# [Task description]
Provide again, from the entries below, every line from the one containing "function piece(name, geometry, finish)" through the one containing "cad_parts[node].hide_render = cad_parts[node].hide_viewport", exactly as written, and no other line.

# [Provided information]

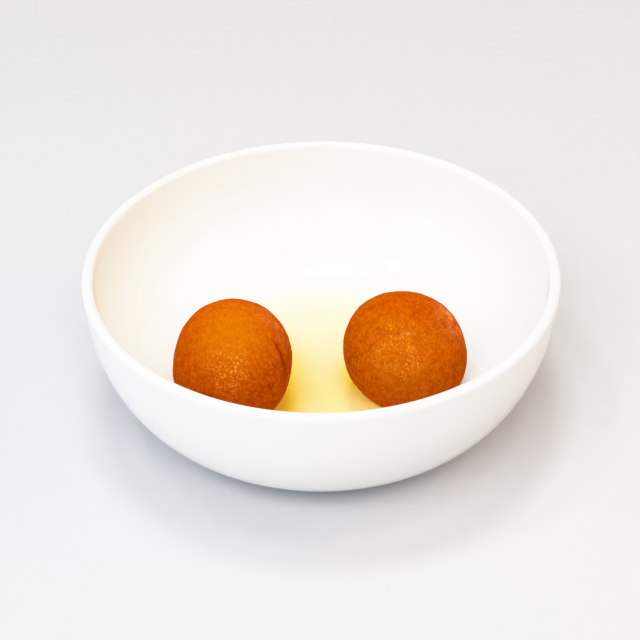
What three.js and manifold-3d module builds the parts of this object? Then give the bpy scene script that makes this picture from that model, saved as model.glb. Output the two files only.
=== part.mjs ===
// Two gulab jamun in a shallow pool of sugar syrup, in a white porcelain coupe bowl.
// Millimetres, +Z up. The origin is on the bowl's axis, on the plane that its foot ring stands on.
// +X is the bowl's right-hand side and -Y its front, as it is set before a guest.

import * as THREE from 'three';
import { mergeVertices } from 'three/addons/utils/BufferGeometryUtils.js';
import Module from 'manifold-3d';

const wasm = await Module();
wasm.setup();

// Bowl: outside
const RIM_RADIUS = 78;
const BOWL_HEIGHT = 53;
const LIP_THICKNESS = 3.6;
const OUTER_FLAT_RADIUS = 43;
const OUTER_FULLNESS = 2.3;

// Bowl: inside, which dishes gently and then sweeps up into the wall
const FLOOR_HEIGHT = 6;
const INNER_FLAT_RADIUS = 12;
const INNER_FULLNESS = 2.7;

// Bowl: foot ring, ground flat where it stands
const FOOT_HEIGHT = 3;
const FOOT_OUTER_RADIUS = 41.5;
const FOOT_INNER_RADIUS = 37.9;
const FOOT_CHAMFER = 0.7;
const RECESS_RADIUS = 36.4;
const RECESS_HEIGHT = 2.2;

// Syrup
const SYRUP_LEVEL = 9;
const SYRUP_EDGE_THICKNESS = 0.4;

// Gulab jamun: centre, half sizes across, front to back and upright, and lean towards +X
const LEFT_BALL = { centre: [-29.1, -20.9, 27.0], half: [19.6, 20.3, 20.9], lean: 0.28, seed: 338 };
const RIGHT_BALL = { centre: [27.8, -14.8, 26.1], half: [20.9, 20.5, 20.0], lean: 1.13, seed: 31 };

// Unevenness of a hand-rolled, fried ball: few long waves, and many short ones for its skin
const LONG_WAVES = { count: 7, height: 0.3, slowest: 2.0, fastest: 4.2 };
const SHORT_WAVES = { count: 16, height: 0.02, slowest: 12, fastest: 19 };

// How softly a ball settles on the bowl's floor
const SETTLE_SOFTNESS = 0.5;

// Clearance kept between pieces that touch
const GAP = 0.3;

// Vertices nearer than this are one vertex
const WELD_DISTANCE = 1e-4;

// A linear congruential generator's multiplier and step, taken modulo 2^32
const DRAW_MULTIPLIER = 1664525;
const DRAW_STEP = 1013904223;
const DRAW_RANGE = 2 ** 32;

// Facets
const BOWL_FACETS = 64;
const BOWL_WALL_STEPS = 16;
const LIP_STEPS = 6;
const SYRUP_FACETS = 48;
const SYRUP_FLOOR_STEPS = 8;
const BALL_DETAIL = 10;

const LIP_RADIUS = LIP_THICKNESS / 2;
const INNER_RIM_RADIUS = RIM_RADIUS - LIP_THICKNESS;
const OUTER_DEPTH = BOWL_HEIGHT - FOOT_HEIGHT;
const INNER_DEPTH = BOWL_HEIGHT - FLOOR_HEIGHT;

// A wall seen in section: a superellipse that stands upright at the rim and lies level at flatRadius.
// It runs from the lip's centre line down to the level end.
function wallSection(rimRadius, flatRadius, depth, fullness) {
  const power = 2 / fullness;
  const start = Math.asin((LIP_RADIUS / depth) ** (1 / power));
  const points = [];
  for (let i = 0; i <= BOWL_WALL_STEPS; i += 1) {
    const turn = THREE.MathUtils.lerp(start, Math.PI / 2, i / BOWL_WALL_STEPS);
    const along = Math.max(Math.cos(turn), 0) ** power;
    const radius = flatRadius + (rimRadius - flatRadius) * along;
    points.push(new THREE.Vector2(radius, BOWL_HEIGHT - depth * Math.sin(turn) ** power));
  }
  return points;
}

// Height of the bowl's inner surface at a distance from the axis.
function floorHeight(distance) {
  const reach = (distance - INNER_FLAT_RADIUS) / (INNER_RIM_RADIUS - INNER_FLAT_RADIUS);
  const share = THREE.MathUtils.clamp(reach, 0, 1);
  return BOWL_HEIGHT - INNER_DEPTH * (1 - share ** INNER_FULLNESS) ** (1 / INNER_FULLNESS);
}

// The half circle of the lip, from the outer wall over to the inner wall.
function lipSection() {
  const points = [];
  for (let i = 1; i < LIP_STEPS; i += 1) {
    const turn = (Math.PI * i) / LIP_STEPS;
    const radius = RIM_RADIUS - LIP_RADIUS + LIP_RADIUS * Math.cos(turn);
    points.push(new THREE.Vector2(radius, BOWL_HEIGHT - LIP_RADIUS + LIP_RADIUS * Math.sin(turn)));
  }
  return points;
}

// The foot ring's section, from the recess under the bowl out to the wall.
function footSection() {
  return [
    new THREE.Vector2(0, RECESS_HEIGHT),
    new THREE.Vector2(RECESS_RADIUS, RECESS_HEIGHT),
    new THREE.Vector2(FOOT_INNER_RADIUS - FOOT_CHAMFER, FOOT_CHAMFER),
    new THREE.Vector2(FOOT_INNER_RADIUS, 0),
    new THREE.Vector2(FOOT_OUTER_RADIUS - FOOT_CHAMFER, 0),
    new THREE.Vector2(FOOT_OUTER_RADIUS, FOOT_CHAMFER),
    new THREE.Vector2(FOOT_OUTER_RADIUS, FOOT_HEIGHT - FOOT_CHAMFER),
  ];
}

// Turns a section about the axis and stands it upright along +Z.
function turned(section, facets) {
  const geometry = new THREE.LatheGeometry(section, facets);
  geometry.rotateX(Math.PI / 2);
  return welded(geometry);
}

// Keeps positions only and merges vertices that coincide.
function welded(geometry) {
  geometry.deleteAttribute('normal');
  geometry.deleteAttribute('uv');
  return mergeVertices(geometry, WELD_DISTANCE);
}

function bowlGeometry() {
  const outer = wallSection(RIM_RADIUS, OUTER_FLAT_RADIUS, OUTER_DEPTH, OUTER_FULLNESS).reverse();
  const inner = wallSection(INNER_RIM_RADIUS, INNER_FLAT_RADIUS, INNER_DEPTH, INNER_FULLNESS);
  const axis = new THREE.Vector2(0, FLOOR_HEIGHT);
  return turned([...footSection(), ...outer, ...lipSection(), ...inner, axis], BOWL_FACETS);
}

// A repeatable stream of numbers from 0 to 1.
function seededDraws(seed) {
  let state = seed;
  return () => {
    state = (Math.imul(state, DRAW_MULTIPLIER) + DRAW_STEP) >>> 0;
    return state / DRAW_RANGE;
  };
}

// Waves that cross a ball in drawn directions. Each is a cosine of the direction from its centre.
function drawnWaves(draw, { count, height, slowest, fastest }) {
  const waves = [];
  for (let i = 0; i < count; i += 1) {
    const upright = 2 * draw() - 1;
    const around = 2 * Math.PI * draw();
    const rate = THREE.MathUtils.lerp(slowest, fastest, draw());
    const across = Math.sqrt(1 - upright * upright) * rate;
    const way = new THREE.Vector3(across * Math.cos(around), across * Math.sin(around), upright * rate);
    waves.push({ way, phase: 2 * Math.PI * draw(), height });
  }
  return waves;
}

// A ball grown by some clearance: an ellipsoid leaning towards +X, uneven by its waves, whose
// underside settles on the floor of the bowl with a rest clearance below it.
function ballGeometry({ centre, half, lean, seed }, grown, rest) {
  const draw = seededDraws(seed);
  const waves = [...drawnWaves(draw, LONG_WAVES), ...drawnWaves(draw, SHORT_WAVES)];
  const middle = new THREE.Vector3(...centre);
  const size = new THREE.Vector3(...half);
  const frontToBack = new THREE.Vector3(0, 1, 0);
  const geometry = welded(new THREE.IcosahedronGeometry(1, BALL_DETAIL));
  const position = geometry.getAttribute('position');
  const way = new THREE.Vector3();
  const point = new THREE.Vector3();
  for (let i = 0; i < position.count; i += 1) {
    way.fromBufferAttribute(position, i).normalize();
    const swell = waves.reduce((sum, w) => sum + w.height * Math.cos(w.way.dot(way) + w.phase), 0);
    point.copy(way).multiply(size).addScaledVector(way, swell + grown);
    point.applyAxisAngle(frontToBack, lean).add(middle);
    const floor = floorHeight(Math.hypot(point.x, point.y)) + rest;
    const over = (point.z - floor) / SETTLE_SOFTNESS;
    point.z = floor + SETTLE_SOFTNESS * (Math.max(over, 0) + Math.log1p(Math.exp(-Math.abs(over))));
    position.setXYZ(i, point.x, point.y, point.z);
  }
  return geometry;
}

function toSolid(geometry) {
  const vertProperties = new Float32Array(geometry.getAttribute('position').array);
  const triVerts = new Uint32Array(geometry.getIndex().array);
  return new wasm.Manifold(new wasm.Mesh({ numProp: 3, vertProperties, triVerts }));
}

function fromSolid(solid) {
  const mesh = solid.getMesh();
  const geometry = new THREE.BufferGeometry();
  geometry.setAttribute('position', new THREE.BufferAttribute(new Float32Array(mesh.vertProperties), 3));
  geometry.setIndex(new THREE.BufferAttribute(new Uint32Array(mesh.triVerts), 1));
  return geometry;
}

// Distance from the axis at which the floor has climbed to a height.
function floorReach(height) {
  const share = (1 - ((BOWL_HEIGHT - height) / INNER_DEPTH) ** INNER_FULLNESS) ** (1 / INNER_FULLNESS);
  return INNER_FLAT_RADIUS + (INNER_RIM_RADIUS - INNER_FLAT_RADIUS) * share;
}

// The pool: level on top, lying on the dished floor, with a hollow round each ball.
function syrupGeometry() {
  const edge = floorReach(SYRUP_LEVEL - SYRUP_EDGE_THICKNESS - GAP);
  const section = [new THREE.Vector2(0, FLOOR_HEIGHT + GAP)];
  for (let i = 0; i <= SYRUP_FLOOR_STEPS; i += 1) {
    const distance = THREE.MathUtils.lerp(INNER_FLAT_RADIUS, edge, i / SYRUP_FLOOR_STEPS);
    section.push(new THREE.Vector2(distance, floorHeight(distance) + GAP));
  }
  section.push(new THREE.Vector2(edge, SYRUP_LEVEL), new THREE.Vector2(0, SYRUP_LEVEL));
  let pool = toSolid(turned(section, SYRUP_FACETS));
  for (const ball of [LEFT_BALL, RIGHT_BALL]) {
    pool = pool.subtract(toSolid(ballGeometry(ball, GAP, 0)));
  }
  return fromSolid(pool);
}

const glazedPorcelain = { color: 0xf5f3ee, roughness: 0.12, metalness: 0 };
const sugarSyrup = { color: 0xf6dc94, roughness: 0.05, metalness: 0 };
const friedDough = { color: 0xcc640a, roughness: 0.35, metalness: 0 };

function piece(name, geometry, finish) {
  const mesh = new THREE.Mesh(geometry, new THREE.MeshStandardMaterial(finish));
  mesh.name = name;
  return mesh;
}

const dessert = new THREE.Group();
dessert.add(
  piece('bowl', bowlGeometry(), glazedPorcelain),
  piece('syrup', syrupGeometry(), sugarSyrup),
  piece('gulab_jamun_left', ballGeometry(LEFT_BALL, 0, GAP), friedDough),
  piece('gulab_jamun_right', ballGeometry(RIGHT_BALL, 0, GAP), friedDough),
);

export default dessert;
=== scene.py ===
# %% [markdown]
# # Two gulab jamun in a bowl of syrup
#
# Gulab jamun are balls of milk dough, fried slowly until the skin is a deep orange brown and then
# soaked in sugar syrup. Here two of them rest in a white porcelain bowl, in a shallow pool of that
# syrup. The lesson builds four pieces: the bowl, the two balls and the pool. Each takes the place
# of a plainer solid of the same form, and then gets a finish that behaves like the real stuff.
#
# Lengths are given in millimetres, because a bowl is measured in them, and are multiplied by MM
# where a mesh, a node or the camera takes metres. Only the floor and the lamps are given in metres.
# +X is the bowl's right-hand side and -Y its front.

import math

import bpy
import numpy as np
from mathutils import Matrix, Vector


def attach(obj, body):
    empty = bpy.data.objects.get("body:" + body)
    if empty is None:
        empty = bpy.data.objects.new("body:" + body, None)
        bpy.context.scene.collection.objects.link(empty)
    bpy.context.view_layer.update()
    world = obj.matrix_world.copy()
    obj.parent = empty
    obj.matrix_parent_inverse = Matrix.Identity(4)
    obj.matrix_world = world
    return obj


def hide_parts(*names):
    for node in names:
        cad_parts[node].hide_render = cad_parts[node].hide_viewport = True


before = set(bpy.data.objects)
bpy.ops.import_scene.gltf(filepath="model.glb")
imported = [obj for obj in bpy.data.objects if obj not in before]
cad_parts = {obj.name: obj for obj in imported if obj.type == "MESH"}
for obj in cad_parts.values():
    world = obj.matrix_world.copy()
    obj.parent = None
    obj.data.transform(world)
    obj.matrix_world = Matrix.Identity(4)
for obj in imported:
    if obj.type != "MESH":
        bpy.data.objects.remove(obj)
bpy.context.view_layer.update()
MM = 0.001
print("solids:", sorted(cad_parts))

# %% [markdown]
# ## The mesh helper
#
# Every shape below is worked out as an array of points and an array of faces. This helper is the
# one way by which they become an object of the scene. Smooth shading is right for all four pieces,
# because nothing on a glazed bowl, a ball of dough or a liquid has a hard edge.

# %% Points and faces become an object


def add_piece(name, points, faces, solid, slot):
    """Makes a smooth-shaded object of points in millimetres, which stands for one of the solids."""
    mesh = bpy.data.meshes.new(name)
    mesh.from_pydata((points * MM).tolist(), [], faces)
    mesh.shade_smooth()
    piece = bpy.data.objects.new(name, mesh)
    bpy.context.scene.collection.objects.link(piece)
    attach(piece, "root")
    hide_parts(solid)
    triangles = sum(len(face) - 2 for face in faces)
    print(f"{name}: {len(points)} points, {triangles} triangles")
    return piece


# %% [markdown]
# ## The bowl
#
# A coupe bowl is jiggered: a profile tool shapes the clay while it turns, so every level section is
# a circle, and one profile tells the whole form. It could be modelled from a cylinder with loop
# cuts, but a turned profile is both quicker and truer.
#
# Inside and outside are each a quarter of a superellipse. That curve stands upright at the rim,
# lies level at the foot, and its fullness says how squarely it turns between the two.

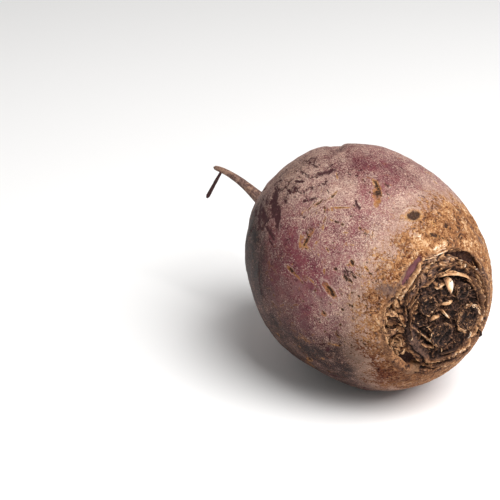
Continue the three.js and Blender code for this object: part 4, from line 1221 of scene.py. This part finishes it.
class Wiring:
    """Adds nodes to a tree, with their inputs given as values or as signals to link."""

    def __init__(self, tree):
        self.tree = tree

    def add(self, kind, inputs=None, **settings):
        node = self.tree.nodes.new(kind)
        for key, value in settings.items():
            setattr(node, key, value)
        for key, value in (inputs or {}).items():
            if isinstance(value, Signal):
                self.tree.links.new(value.socket, node.inputs[key])
            else:
                node.inputs[key].default_value = value
        return node

    def signal(self, kind, inputs=None, output=0, **settings):
        """One output of a new shader node."""
        return Signal(self, self.add("ShaderNode" + kind, inputs, **settings).outputs[output])

    def math(self, operation, a, b=0.0):
        return self.signal("Math", {0: a, 1: b}, operation=operation)

    def larger(self, a, b):
        return self.math("MAXIMUM", a, b)

    def away(self, value, middle):
        """How far a value is from its middle, on either side."""
        return self.math("ABSOLUTE", value - middle)

    def vector(self, operation, a, b):
        return self.signal("VectorMath", {0: a, 1: b}, operation=operation)

    def length(self, vector):
        return self.signal("VectorMath", {0: vector}, "Value", operation="LENGTH")

    def split(self, vector):
        return [Signal(self, part) for part in self.add("ShaderNodeSeparateXYZ", {0: vector}).outputs]

    def step(self, value, low, high, to_low=0.0, to_high=1.0):
        inputs = {"Value": value, "From Min": low, "From Max": high, "To Min": to_low, "To Max": to_high}
        return self.signal("MapRange", inputs, interpolation_type="SMOOTHSTEP")

    def mix(self, share, a, b, blend_type="MIX"):
        inputs = {0: share, 6: a, 7: b}
        return self.signal("Mix", inputs, 2, data_type="RGBA", blend_type=blend_type)

    def coats(self, colour, *layers):
        """A colour with others laid over it in order, each given by its share and its colour."""
        for share, over, *how in layers:
            colour = self.mix(share, colour, over, *how)
        return colour

    def noise(self, vector, scale, detail=2.0, roughness=0.5, distortion=0.0, output=0):
        inputs = {"Vector": vector, "Scale": scale, "Detail": detail, "Roughness": roughness,
                  "Distortion": distortion}
        return self.signal("TexNoise", inputs, output)

    def swing(self, vector, scale, detail, roughness, reach):
        """A vector of noise about zero, times its reach on each axis."""
        colours = self.noise(vector, scale, detail, roughness, output=1)
        return self.vector("MULTIPLY", self.vector("SUBTRACT", colours, (0.5, 0.5, 0.5)), reach)

    def level_line(self, vector, scale, width):
        """Thin lines along the middle level of a noise."""
        return self.step(self.away(self.noise(vector, scale, 1, 0.5, 0.4), 0.5), width, width * 0.3)

    def ramp(self, value, stops):
        node = self.add("ShaderNodeValToRGB", {0: value})
        elements = node.color_ramp.elements
        while len(elements) < len(stops):
            elements.new(0.5)
        for element, (position, *colour) in zip(elements, stops):
            element.position, element.color = position, linear(*colour)
        return Signal(self, node.outputs[0])

    def group(self, tree, **inputs):
        node = self.add("ShaderNodeGroup", inputs, node_tree=tree)
        return {output.name: Signal(self, output) for output in node.outputs}

    def attribute(self, name):
        return self.signal("Attribute", output="Vector", attribute_name=name)

    def surface(self, inputs, height=None, strength=0.0, distance=0.0):
        """The Principled shader, with its bump, into the material's output."""
        if height is not None:
            bump = {"Height": height, "Strength": strength, "Distance": distance}
            inputs["Normal"] = self.signal("Bump", bump)
        shader = self.signal("BsdfPrincipled", inputs)
        self.add("ShaderNodeOutputMaterial", {"Surface": shader})


def new_group(name, inputs, outputs):
    """An empty shader node group with its wiring and its inputs as signals. The input Vector is a vector
    and the output Color a colour, and the other sockets are numbers."""
    tree = bpy.data.node_groups.new(name, "ShaderNodeTree")
    special = {"Vector": "NodeSocketVector", "Color": "NodeSocketColor"}
    for label, default in inputs.items():
        kind = special.get(label, "NodeSocketFloat")
        socket = tree.interface.new_socket(name=label, in_out="INPUT", socket_type=kind)
        if default is not None:
            socket.default_value = default
    for label in outputs:
        kind = special.get(label, "NodeSocketFloat")
        tree.interface.new_socket(name=label, in_out="OUTPUT", socket_type=kind)
    wire = Wiring(tree)
    given = wire.add("NodeGroupInput").outputs
    return wire, *(Signal(wire, given[label]) for label in inputs)


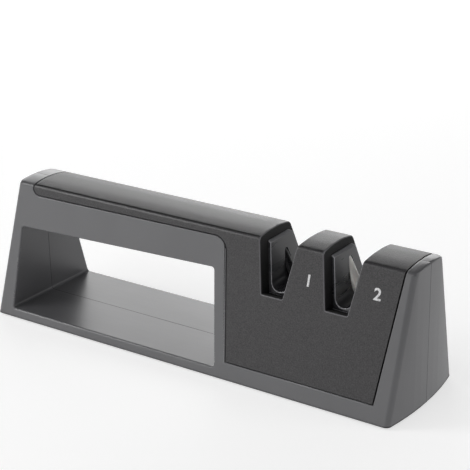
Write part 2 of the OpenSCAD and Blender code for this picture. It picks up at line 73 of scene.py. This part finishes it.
def on_skin(item):
    """Whether all of an edge or a face lies in the body's outer surface."""
    corners = [v.co for v in item.verts]
    corners.append(sum(corners, Vector()) / len(corners))
    return all(body_skin.find_nearest(p, SKIN_DEPTH)[0] is not None for p in corners)


def middle(rim):
    """The middle of an edge."""
    return (rim.verts[0].co + rim.verts[1].co) / 2


# Rim widths are shares of the widest, the window's, because a Bevel weight is at most 1.
WIDEST_RIM = 0.0008
SHARP = radians(28)


def round_rims(shell, rim_width):
    """Gives each sharp edge the width in metres that rim_width tells, for a Bevel to round."""
    weight = shell.edges.layers.float.new("bevel_weight_edge")
    for rim in shell.edges:
        sharp = rim.is_manifold and rim.calc_face_angle() > SHARP
        width = rim_width(rim) if sharp else 0
        rim[weight] = width / WIDEST_RIM
        rim.smooth = not sharp or width > 0
    for face in shell.faces:
        face.smooth = True


def finished(shell, name, materials, node):
    """Makes the bmesh a piece that stands for a node. Its rims wear the second material."""
    mesh = bpy.data.meshes.new(name)
    shell.to_mesh(mesh)
    shell.free()
    piece = bpy.data.objects.new(name, mesh)
    bpy.context.scene.collection.objects.link(piece)
    for material in materials:
        mesh.materials.append(material)
    rims = piece.modifiers.new("rims", "BEVEL")
    rims.limit_method = "WEIGHT"
    rims.width = WIDEST_RIM
    rims.segments = 3
    # The second material is each piece's rim colour, a painted highlight along the rounded rims.
    rims.material = 1
    rims.miter_outer = "MITER_SHARP"
    rims.use_clamp_overlap = False
    flats = piece.modifiers.new("flat_faces", "WEIGHTED_NORMAL")
    flats.keep_sharp = True
    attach(piece, "root")
    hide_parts(node)


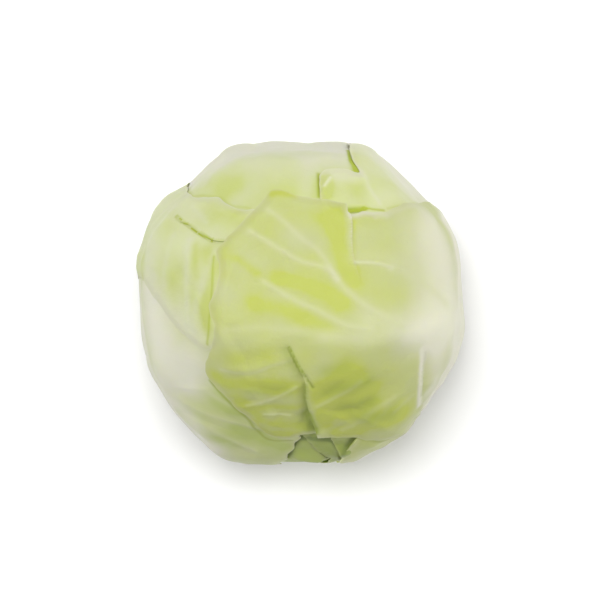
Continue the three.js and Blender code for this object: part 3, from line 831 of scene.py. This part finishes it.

# [Correct result]
function piece(name, geometry, finish) {
  const mesh = new THREE.Mesh(geometry, new THREE.MeshStandardMaterial(finish));
  mesh.name = name;
  return mesh;
}

const dessert = new THREE.Group();
dessert.add(
  piece('bowl', bowlGeometry(), glazedPorcelain),
  piece('syrup', syrupGeometry(), sugarSyrup),
  piece('gulab_jamun_left', ballGeometry(LEFT_BALL, 0, GAP), friedDough),
  piece('gulab_jamun_right', ballGeometry(RIGHT_BALL, 0, GAP), friedDough),
);

export default dessert;
=== scene.py ===
# %% [markdown]
# # Two gulab jamun in a bowl of syrup
#
# Gulab jamun are balls of milk dough, fried slowly until the skin is a deep orange brown and then
# soaked in sugar syrup. Here two of them rest in a white porcelain bowl, in a shallow pool of that
# syrup. The lesson builds four pieces: the bowl, the two balls and the pool. Each takes the place
# of a plainer solid of the same form, and then gets a finish that behaves like the real stuff.
#
# Lengths are given in millimetres, because a bowl is measured in them, and are multiplied by MM
# where a mesh, a node or the camera takes metres. Only the floor and the lamps are given in metres.
# +X is the bowl's right-hand side and -Y its front.

import math

import bpy
import numpy as np
from mathutils import Matrix, Vector


def attach(obj, body):
    empty = bpy.data.objects.get("body:" + body)
    if empty is None:
        empty = bpy.data.objects.new("body:" + body, None)
        bpy.context.scene.collection.objects.link(empty)
    bpy.context.view_layer.update()
    world = obj.matrix_world.copy()
    obj.parent = empty
    obj.matrix_parent_inverse = Matrix.Identity(4)
    obj.matrix_world = world
    return obj


def hide_parts(*names):
    for node in names:
        cad_parts[node].hide_render = cad_parts[node].hide_viewport = True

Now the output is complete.